The War Over the War on TerrorCan the Obama administration successfully divorce terrorism from religion?
ADAM SERWER | June 3, 2010
For two painful minutes this spring, Attorney General Eric Holder refused to blame "radical Islam" for terrorism. Rep. Lamar Smith prodded Holder over and over during the May House Judiciary Committee hearing, but Holder wouldn't budge.
"There are a variety of reasons I think people have taken these actions," Holder said.
"Could radical Islam been one of the reasons?" Smith insisted.
"There are a variety of reasons why…."
"But was radical Islam one of them?"
"There are a variety of reasons people are doing these things…."

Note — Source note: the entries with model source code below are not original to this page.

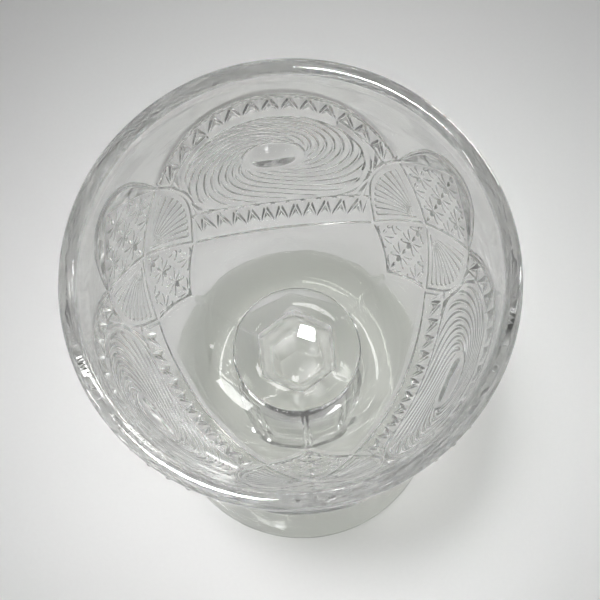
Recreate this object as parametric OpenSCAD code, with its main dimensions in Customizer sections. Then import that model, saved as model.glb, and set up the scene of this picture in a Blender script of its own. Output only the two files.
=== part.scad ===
// Footed pressed-glass bar goblet: one casting, drawn zone by zone from the rim down.
// Units are millimetres, +Z is up, and the origin is the centre of the foot's resting face.
// Depths are measured down from the rim, angles around the axis in degrees.

/* [Overall] */
// Height from the resting face to the rim
glass_h = 152; // [146:1:158]
// Outer diameter of the rim
rim_d = 82; // [80:1:84]

/* [Rim] */
// Thickness of the lip
lip_t = 3.3; // [2.8:0.1:3.8]
// Height of the plain lip zone
lip_h = 5; // [4:0.5:6]
// Radius of the lip's rounded edges
lip_round = 1.2; // [0.8:0.1:1.3]

/* [Bowl] */
// Depth at which the outer wall would close to a point
wall_close = 82.4; // [81:0.2:84]
// Fullness of the outer wall, larger is straighter at the top
wall_full = 2.1; // [2:0.05:2.2]
// Taper of the outer wall, smaller is rounder at the bottom
wall_taper = 0.76; // [0.74:0.01:0.78]
// Depth of the drinking space
inside_depth = 68; // [66:0.5:69]
// Fullness of the inner wall
inside_full = 1.92; // [1.9:0.01:2]
// Taper of the inner wall
inside_taper = 0.41; // [0.4:0.01:0.43]
// Depth of the lower edge of the patterned wall
pattern_low = 58; // [58:0.5:60]

/* [Relief] */
// How far the pressed pattern stands proud of the wall
relief = 0.9; // [0.7:0.1:1]
// Number of panels around the bowl
panels = 3; // [3:1:3]
// Half width of a panel
panel_half = 41.6; // [41:0.2:42]
// Depth of the arch above the middle of a panel
arch_top = 13.5; // [13:0.5:14]
// How much deeper the arch is at its ends
arch_drop = 13.5; // [13:0.5:14]
// Number of teeth in an arch
arch_teeth = 12; // [10:2:14]
// Degrees from one arch tooth to the next
arch_pitch = 5.7; // [5.4:0.1:5.8]
// Length of an arch tooth
arch_tooth_l = 5.3; // [5:0.1:5.5]
// Number of teeth in a lower band
band_teeth = 10; // [8:2:10]
// Degrees from one band tooth to the next
band_pitch = 6.5; // [6.2:0.1:6.6]
// Length of a band tooth
band_tooth_l = 4.6; // [4.2:0.1:4.8]
// Depth of the belt line below the middle of a panel
belt_depth = 56.8; // [56.5:0.1:57]
// Width of the belt ridge
belt_w = 1.1; // [0.9:0.1:1.2]

/* [Medallion] */
// Depth of the medallion's eye
eye_depth = 35.5; // [35:0.5:36]
// Half width of the medallion
medal_half = 32; // [30:0.5:32]
// Half height of the medallion
medal_h = 13.8; // [12.5:0.1:13.9]
// Size of the hollow eye as a share of the medallion
eye_share = 0.33; // [0.25:0.01:0.35]

/* [Fans and stars] */
// Depth of the point where the four lobes meet
cross_depth = 38.1; // [37.5:0.1:38.5]
// Depth of the upper tips of the fans
fan_top = 27.2; // [27:0.1:27.6]
// Depth of the lower tips of the fans
fan_low = 49.6; // [49.2:0.1:50]
// How far a fan's border bows out, in degrees
fan_bow = 7.4; // [6.8:0.2:7.6]
// Width of a fan's smooth border in degrees
fan_border = 2.6; // [2:0.2:3]
// Number of flutes in a fan
flutes = 9; // [7:1:10]
// Depth of the kite's lower tip
kite_tip = 57.4; // [57:0.1:57.6]
// Depth of the top of the upper star lobe
star_top = 16; // [15.5:0.5:17]

/* [Stem] */
// Radius of the bead around the collar under the bowl
collar_r = 15.5; // [15.4:0.1:15.7]
// Height of the bead
bead_h = 0.5; // [0.4:0.1:0.7]
// Height where the collar has drawn in to the stem
collar_z = 79.4; // [79:0.1:79.8]
// Height of the collar's upper face
bowl_z = 81.2; // [81:0.1:81.4]
// Half the distance across the stem's flats at its ends
stem_end = 9; // [8.6:0.1:9.4]
// Half the distance across the stem's flats along its shaft
stem_waist = 6.2; // [5.8:0.1:6.6]
// How late the shaft flares towards its ends, larger is straighter
stem_flare = 5; // [4:0.5:7]

/* [Foot] */
// Diameter of the foot
foot_d = 74; // [70:1:78]
// Height of the foot where the stem stands
foot_h = 10; // [9:0.5:11]
// Thickness of the foot's rounded edge
foot_edge = 3; // [2.6:0.1:3.4]
// How steeply the foot sweeps up to the stem
foot_sweep = 2.6; // [2:0.1:3.2]
// Width of the flat resting ring
foot_ring = 5; // [4:0.5:6]
// Depth of the hollow under the foot
foot_hollow = 1.6; // [1.2:0.1:1.8]

/* [Hidden] */
rim_r = rim_d / 2;
lip_in = rim_r - lip_t;
foot_r = foot_d / 2;
lobe_half = 180 / panels - panel_half;
panel_pitch = 360 / panels;
first_panel = 90;
first_cross = first_panel - panel_pitch / 2;
reach = rim_r + 10;

glass = [0.86, 0.89, 0.84, 0.45];
glass_relief = [0.93, 0.95, 0.91, 0.6];

// Radius of the outer wall and of the inner wall at a depth below the rim.
function wall_r(d) = rim_r * pow(1 - pow(d / wall_close, wall_full), wall_taper);
function inside_r(d) = lip_in * pow(max(0, 1 - pow(d / inside_depth, inside_full)), inside_taper);

// Evenly spaced depths from one depth to another, both ends included.
function depths(from, to, n) = [for (i = [0:n]) from + (to - from) * i / n];

// A zone of the bowl between two depths, as a half section.
module wall_section(from, to, n) {
    polygon(concat(
        [for (d = depths(from, to, n)) [wall_r(d), glass_h - d]],
        [for (d = depths(to, from, n)) [inside_r(d), glass_h - d]]));
}

// The thin layer on the outer wall that all the pressed relief lies in.
module relief_layer(from, to) {
    n = ceil((to - from) / 3);
    rotate_extrude($fn = 120)
        polygon(concat(
            [for (d = depths(from, to, n)) [wall_r(d), glass_h - d]],
            [for (d = depths(to, from, n)) [wall_r(d) + relief, glass_h - d]]));
}

// A point of the relief: angle from the middle of its panel or lobe, and depth.
function at(a, d) = [(wall_r(d) + relief) * sin(a), glass_h - d];

// Outlines drawn flat and pressed on to the wall, once for each panel or lobe.
module pressed(first, from, to) {
    intersection() {
        relief_layer(from, to);
        for (i = [0:panels - 1])
            rotate([0, 0, first + panel_pitch * i])
                rotate([90, 0, 90])
                    linear_extrude(height = reach) children();
    }
}

// Lines across a panel, as depths at an angle from its middle.
function arch_line(a) = arch_top + arch_drop * pow(abs(a) / 40, 2.4);
function band_line(a) = belt_depth - 6.6 - 6.9 * pow(abs(a) / 36, 2);
function belt_line(a) = belt_depth - 7.4 * pow(abs(a) / panel_half, 2.2);

// The outer half of a fan's border, as an angle at a depth.
function fan_edge(d) = lobe_half + fan_bow * sin(180 * (d - fan_top) / (fan_low - fan_top));

module rim_lip() {
    color(glass)
        rotate_extrude($fn = 120)
            union() {
                translate([lip_in, glass_h - lip_h]) square([lip_t, lip_h - lip_round]);
                translate([lip_in + lip_round, glass_h - lip_round])
                    square([lip_t - 2 * lip_round, lip_round]);
                for (x = [lip_in + lip_round, rim_r - lip_round])
                    translate([x, glass_h - lip_round]) circle(r = lip_round, $fn = 32);
            }
}

module bowl_wall() {
    color(glass)
        rotate_extrude($fn = 120) wall_section(lip_h, pattern_low, 18);
}

// Pointed teeth that hang from the arch over each panel.
module arch_teeth() {
    color(glass_relief)
        pressed(first_panel, arch_top - 1, arch_top + arch_drop + arch_tooth_l)
            for (i = [0:arch_teeth - 1]) {
                a = (i - (arch_teeth - 1) / 2) * arch_pitch;
                half = 0.47 * arch_pitch;
                polygon([at(a - half, arch_line(a - half)), at(a + half, arch_line(a + half)),
                         at(a, arch_line(a) + arch_tooth_l)]);
            }
}

// An oval on the middle of a panel, at a share of the medallion's size.
module medallion_oval(share) {
    polygon([for (i = [0:35])
        at(medal_half * share * cos(10 * i), eye_depth - medal_h * share * sin(10 * i))]);
}

// Raised ovals with a hollow eye, which stand for the whirl of curved vanes.
module whirl_medallions() {
    color(glass_relief)
        pressed(first_panel, eye_depth - medal_h - 1, eye_depth + medal_h + 1)
            difference() {
                medallion_oval(1);
                medallion_oval(eye_share);
            }
}

// Teeth in the straight band between a medallion and the belt.
module band_teeth() {
    color(glass_relief)
        pressed(first_panel, band_line(36) - 1, belt_depth)
            for (i = [0:band_teeth - 1]) {
                a = (i - (band_teeth - 1) / 2) * band_pitch;
                half = 0.46 * band_pitch;
                polygon([at(a - half, band_line(a - half)), at(a + half, band_line(a + half)),
                         at(a, band_line(a) + band_tooth_l)]);
            }
}

// Flutes that spread from the crossing to a curved border, two fans to a crossing.
module fan_lobes() {
    spread = (fan_low - fan_top - 4) / flutes;
    color(glass_relief)
        pressed(first_cross, fan_top - 1, fan_low + 1)
            for (side = [-1, 1]) {
                for (i = [0:flutes - 1]) {
                    d = fan_top + 2 + spread * (i + 0.5);
                    edge = fan_edge(d) - fan_border - 0.5;
                    polygon([at(side * 2.5, cross_depth + (d - cross_depth) * 0.12),
                             at(side * edge, d - 0.36 * spread),
                             at(side * edge, d + 0.36 * spread)]);
                }
                polygon(concat(
                    [for (d = depths(fan_top, fan_low, 10)) at(side * fan_edge(d), d)],
                    [for (d = depths(fan_low, fan_top, 10)) at(side * (fan_edge(d) - fan_border), d)]));
            }
}

// One pointed star of a given half width and half height in an outline's plane.
module star(a, d, half_a, half_d, points) {
    polygon([for (i = [0:2 * points - 1])
        let (k = i % 2 == 0 ? 1 : 0.38, turn = 180 * i / points)
        at(a + half_a * k * cos(turn), d + half_d * k * sin(turn))]);
}

// Star-cut field above each crossing.
module star_lobes() {
    color(glass_relief)
        pressed(first_cross, star_top - 1, cross_depth) {
            star(0, cross_depth - 8.5, 6.2, 5.4, 8);
            for (side = [-1, 1]) star(side * 7.4, cross_depth - 15.5, 5.2, 4.6, 8);
            star(0, cross_depth - 18.8, 2.1, 2.6, 4);
        }
}

// Star-cut kite below each crossing.
module star_kites() {
    color(glass_relief)
        pressed(first_cross, cross_depth, kite_tip + 0.5) {
            star(0, cross_depth + 4.6, 3.4, 3, 8);
            for (side = [-1, 1]) star(side * 6.6, cross_depth + 9.2, 4.6, 3.3, 8);
            star(0, cross_depth + 13.6, 4.2, 3.4, 8);
        }
}

// Raised line that closes the patterned wall at the bottom.
module belt_ridge() {
    color(glass_relief)
        pressed(first_panel, belt_line(panel_half) - 1, pattern_low)
            polygon(concat(
                [for (a = [-40:5:40]) at(a, belt_line(a))],
                [for (a = [40:-5:-40]) at(a, belt_line(a) + belt_w)]));
}

module lower_bowl() {
    foot_depth = glass_h - bowl_z;
    color(glass)
        rotate_extrude($fn = 120)
            polygon(concat(
                [for (d = depths(pattern_low, foot_depth, 6)) [wall_r(d), glass_h - d]],
                [[0, bowl_z], [0, glass_h - inside_depth]],
                [for (d = depths(inside_depth - 0.1, pattern_low, 9)) [inside_r(d), glass_h - d]]));
}

// Beaded ring under the bowl, with the cone that draws in from it to the stem.
module stem_collar() {
    hub_r = stem_end / cos(30) + 0.1;
    neck_r = collar_r - bead_h / 2;
    bead_z = bowl_z - bead_h;
    color(glass)
        rotate_extrude($fn = 120)
            union() {
                polygon(concat([[0, bowl_z], [0, collar_z]],
                    [for (i = [10:-1:0])
                        [neck_r + (hub_r - neck_r) * i / 10,
                         bead_z + (collar_z - bead_z) * sin(9 * i)]],
                    [[neck_r, bowl_z]]));
                translate([neck_r, bowl_z - bead_h / 2]) circle(r = bead_h / 2, $fn = 32);
            }
}

// Half section across one pair of the stem's flats: an even shaft that flares at both ends.
module stem_flats() {
    mid = (collar_z + foot_h) / 2;
    half = (collar_z - foot_h) / 2;
    offs = [for (i = [-12:12]) sin(7.5 * i)];
    function across(t) = stem_waist + (stem_end - stem_waist) * pow(abs(t), stem_flare);
    polygon(concat(
        [for (t = offs) [across(t), mid + half * t]],
        [for (i = [24:-1:0]) [-across(offs[i]), mid + half * offs[i]]]));
}

module stem() {
    color(glass)
        intersection_for (turn = [0, 60, 120])
            rotate([0, 0, turn])
                rotate([90, 0, 0])
                    linear_extrude(height = 4 * stem_end, center = true) stem_flats();
}

module foot() {
    hub_r = stem_end / cos(30) + 0.2;
    edge_r = foot_r - foot_edge / 2;
    hollow_r = edge_r - foot_ring;
    dome_r = (hollow_r * hollow_r + foot_hollow * foot_hollow) / (2 * foot_hollow);
    color(glass)
        rotate_extrude($fn = 120)
            difference() {
                union() {
                    polygon(concat([[0, 0], [edge_r, 0]],
                        [for (i = [12:-1:0])
                            [hub_r + (edge_r - hub_r) * i / 12,
                             foot_edge + (foot_h - foot_edge) * pow(1 - i / 12, foot_sweep)]],
                        [[0, foot_h]]));
                    translate([edge_r, foot_edge / 2])
                        circle(r = foot_edge / 2, $fn = 48);
                }
                intersection() {
                    translate([0, foot_hollow - dome_r]) circle(r = dome_r, $fn = 360);
                    translate([0, -1]) square([hollow_r + 1, foot_hollow + 2]);
                }
            }
}

rim_lip();
bowl_wall();
arch_teeth();
whirl_medallions();
band_teeth();
fan_lobes();
star_lobes();
star_kites();
belt_ridge();
lower_bowl();
stem_collar();
stem();
foot();
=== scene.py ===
import math

import bpy
import numpy as np
from mathutils import Matrix, Vector


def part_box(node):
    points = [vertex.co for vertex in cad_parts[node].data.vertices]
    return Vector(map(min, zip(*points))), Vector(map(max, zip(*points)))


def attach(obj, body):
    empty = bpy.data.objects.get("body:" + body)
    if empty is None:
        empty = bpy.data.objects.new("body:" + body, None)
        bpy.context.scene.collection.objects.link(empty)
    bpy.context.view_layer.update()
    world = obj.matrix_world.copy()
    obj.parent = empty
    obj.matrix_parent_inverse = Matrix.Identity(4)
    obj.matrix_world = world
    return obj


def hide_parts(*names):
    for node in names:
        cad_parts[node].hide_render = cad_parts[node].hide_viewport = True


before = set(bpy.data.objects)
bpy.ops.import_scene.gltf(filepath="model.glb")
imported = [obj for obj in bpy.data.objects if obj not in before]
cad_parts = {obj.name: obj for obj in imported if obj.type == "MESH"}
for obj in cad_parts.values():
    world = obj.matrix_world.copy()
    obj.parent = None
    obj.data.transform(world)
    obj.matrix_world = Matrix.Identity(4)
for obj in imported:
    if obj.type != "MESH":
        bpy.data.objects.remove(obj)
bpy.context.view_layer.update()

# Sizes are in millimetres until a mesh is made. The frame gives the zones' places,
# and the rest repeats the design: depths run down from the rim, and panel angles
# are counted from the middle of a panel.
MM = 0.001


def low(node):
    return [float(v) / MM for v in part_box(node)[0]]


def high(node):
    return [float(v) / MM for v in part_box(node)[1]]


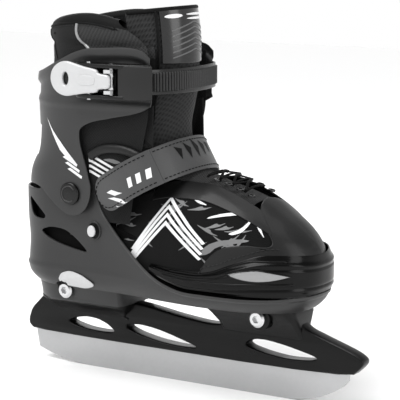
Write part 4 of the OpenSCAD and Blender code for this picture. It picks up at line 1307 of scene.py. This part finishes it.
# ---- plain looks of the pieces that stay as designed
KEPT = ((METAL,
         "heel_bolt heel_nut toe_bolt toe_nut blade_pins base_rivets lever_pin pawl_pin lever_spring"),
        (METAL, "pawl ladder_screw button_spring strap_anchor"), (FOAM, "footbed"),
        (BLACK_PLASTIC, "eyelets button_housing toe_sole size_rack"))
for surface_material, node_names in KEPT:
    for node_name in node_names.split():
        node_mesh = frame["nodes"][node_name].data
        node_mesh.materials.clear()
        node_mesh.materials.append(surface_material)

shell_surface = Surface(lower_shell())
heel_post()
cuff_surface = Surface(cuff())
rand_seam(toe_piece())
rand()
tongue()
tongue_label()
laces()
lining()
liner_gusset()
inner_boot()
straps()
ladder()
buckle()
holder()
blade()
vamps = {side: Surface(bpy.data.objects[f"vamp_{name}_skin"]) for side, name in SIDES}
trims(shell_surface, cuff_surface, vamps)


# ---- floor, light and camera
def stage():
    white = bpy.data.materials.new("floor_white")
    white.use_nodes = True
    white.node_tree.nodes["Principled BSDF"].inputs["Base Color"].default_value = (0.95, 0.95, 0.95, 1)
    white.node_tree.nodes["Principled BSDF"].inputs["Roughness"].default_value = 0.8
    corners = [(-FLOOR, -FLOOR, 0), (FLOOR, -FLOOR, 0), (FLOOR, FLOOR, 0), (-FLOOR, FLOOR, 0)]
    floor = add_mesh("floor", corners, [(0, 1, 2, 3)], white)
    world = bpy.data.worlds.new("studio")
    bpy.context.scene.world = world
    world.use_nodes = True
    nodes, links = world.node_tree.nodes, world.node_tree.links
    where = nodes.new("ShaderNodeTexCoord")
    split = nodes.new("ShaderNodeSeparateXYZ")
    steps = nodes.new("ShaderNodeValToRGB")
    steps.color_ramp.elements[0].position = 0.24
    steps.color_ramp.elements[0].color = (1, 1, 1, 1)
    steps.color_ramp.elements[1].position = 0.55
    steps.color_ramp.elements[1].color = (0.36, 0.36, 0.36, 1)
    links.new(where.outputs["Generated"], split.inputs["Vector"])
    links.new(split.outputs["Z"], steps.inputs["Fac"])
    links.new(steps.outputs["Color"], nodes["Background"].inputs["Color"])
    sun_data = bpy.data.lights.new("sun", "SUN")
    sun_data.energy = 2.1
    sun_data.angle = math.radians(40)
    sun = bpy.data.objects.new("sun", sun_data)
    sun.rotation_euler = (math.radians(28), math.radians(-14), 0)
    link(sun)

    def area(name, place, size, power):
        data = bpy.data.lights.new(name, "AREA")
        data.shape = "RECTANGLE"
        data.size = size[0]
        data.size_y = size[1]
        data.energy = power
        o = bpy.data.objects.new(name, data)
        o.location = place
        o.rotation_euler = (Vector((0, 0, 0.13)) - Vector(place)).to_track_quat("-Z", "Y").to_euler()
        link(o)
    area("key", (-0.5, -1.0, 1.1), (0.9, 0.7), 5)
    area("top", (0.3, 0.2, 1.5), (1.2, 0.9), 5)
    area("rim", (1.1, -0.2, 0.6), (0.5, 0.9), 4)
    area("back", (-0.8, 0.9, 0.8), (0.8, 0.8), 4)
    azimuth, elevation, distance = math.radians(32), math.radians(9.4), 1.2
    target = Vector((0.0086, 0, 0.1339))
    flat = math.cos(elevation)
    away = Vector((math.sin(azimuth) * flat, -math.cos(azimuth) * flat, math.sin(elevation)))
    data = bpy.data.cameras.new("camera")
    data.lens = 152.3
    data.sensor_width = 36
    camera = bpy.data.objects.new("camera", data)
    camera.location = target + away * distance
    camera.rotation_euler = (-away).to_track_quat("-Z", "Y").to_euler()
    link(camera)
    bpy.context.scene.camera = camera
    bpy.context.scene.view_settings.view_transform = "Standard"


stage()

For conservatives, the exchange was proof the administration isn't taking terrorism seriously. Likewise, when White House counterterrorism adviser John Brennan defended the traditional Islamic concept of "Jihad" as legitimate, conservatives were aghast. In a speech hosted by the Center for Strategic and International Studies, Brennan said the administration would not "describe our enemy as 'jihadists' or 'Islamists' because jihad is a holy struggle, a legitimate tenet of Islam, meaning to purify oneself or one's community, and there is nothing holy or legitimate or Islamic about murdering innocent men, women and children."
"Rather than running from the expression 'radical Islam,'" read an editorial in The Washington Times, "the administration should be openly discussing the ideological motives of the terrorists and finding ways to delegitimize them."
That's exactly what the Obama administration is attempting to do. The administration's studious avoidance of associating terrorism with Islam isn't political correctness run amok. It represents one of the few points of divergence between the Obama administration and its predecessor on matters of national security -- a deliberate effort to narrow the scope of the "war on terror" to a fight against al-Qaeda and its affiliated groups. Some conservatives, who see not just terror groups but Islam itself as a threat, oppose the administration's approach. They see the threat as posed not merely by plots against the homeland but by the influence of Islamic culture within the United States.
By cleaving terrorism from Islam, the administration hopes to dismantle any claim al-Qaeda and its ideological allies have to the religion. "We reject the notion that al-Qaeda represents any religious authority," reads part of the administration's recently released National Security Strategy. "They are not religious leaders, they are killers, and neither Islam nor any other religion condones the slaughter of innocents."